Après installation, les biens meubles, comme l'éclairage à encastrer ou les composants d'installations HVAC, deviennent habituellement immeubles par destination, étant donné qu'ils sont rattachés de manière permanente au bâtiment. Imaginons que vous souhaitiez proposer un tel produit en tant que service. Comment vous assurer en tant que producteur que le bien ne devient pas la propriété du propriétaire du bâtiment et que vous pourrez bien le récupérer à la fin du contrat ? Le tout peut être réglé contractuellement. Vous pouvez en outre prendre des mesures de précautions pratiques supplémentaires, comme le marquage de vos produits avec la mention qu'ils sont la propriété de votre société.

Bonne nouvelle !

Les obstacles juridiques souvent mis en avant lors de la mise en place d'une activité circulaire peuvent être levés aisément. Et beaucoup d'aspects peuvent être réglés par voie contractuelle. Les stratégies d'entreprise circulaire s'écartent souvent pour les entreprises qui sont en train de les déployer du business-as-usual, si bien que d'autres règles sont parfois applicables. Il est donc nécessaire de recueillir les bonnes connaissances juridiques ou de vous faire accompagner.

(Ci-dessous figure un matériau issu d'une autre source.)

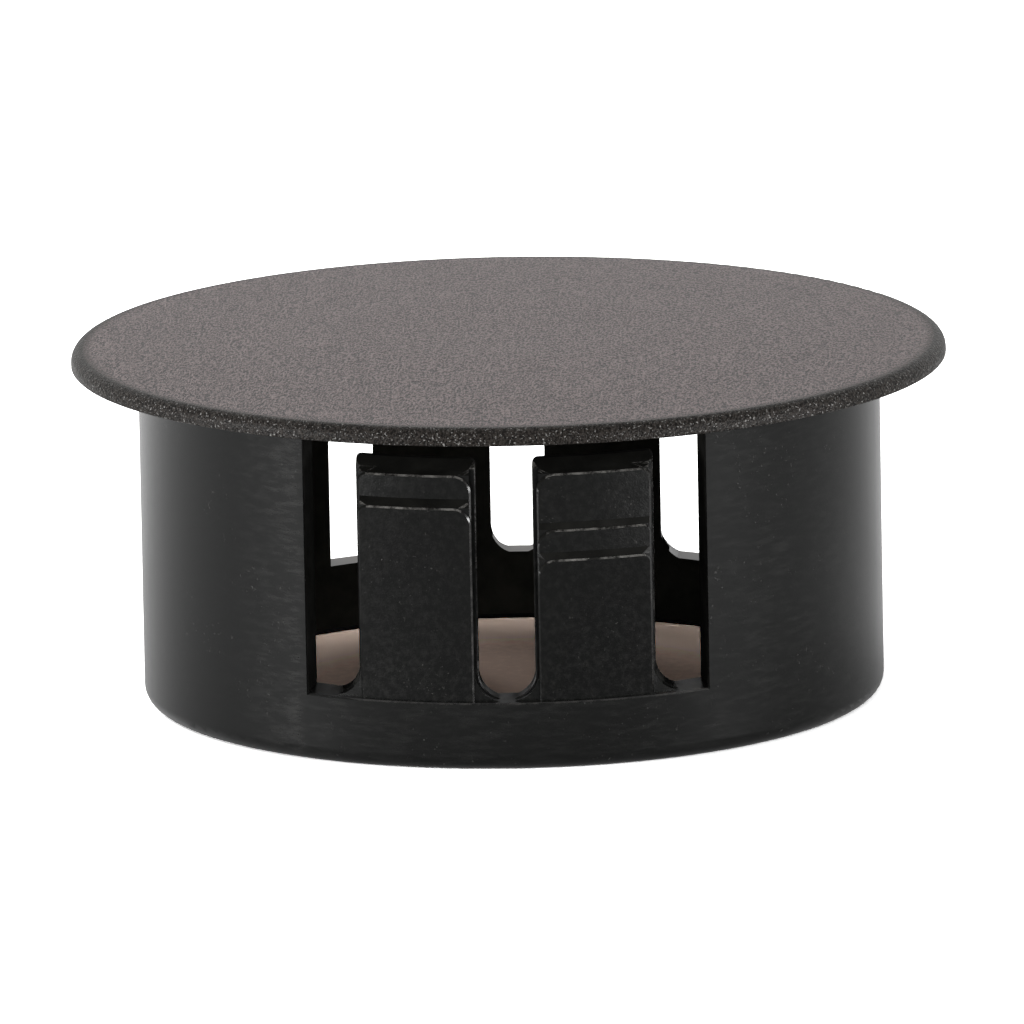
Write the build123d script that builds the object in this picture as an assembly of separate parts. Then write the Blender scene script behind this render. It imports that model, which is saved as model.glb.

De plus, ces stratégies sont susceptibles d'entraîner une augmentation des charges administratives et des coûts augmentent, notamment dans le cas où vos activités circulaires vous obligent à respecter la législation sur les déchets.

Pour ce texte, nous nous sommes basés sur 'Circulaire economie in opleiding bedrijfsjuristen', une étude réalisée par EY à la demande de l'OVAM en 2016 et sur les expériences pratiques acquises dans les projets circulaires réalisés par Sirris et Agoria.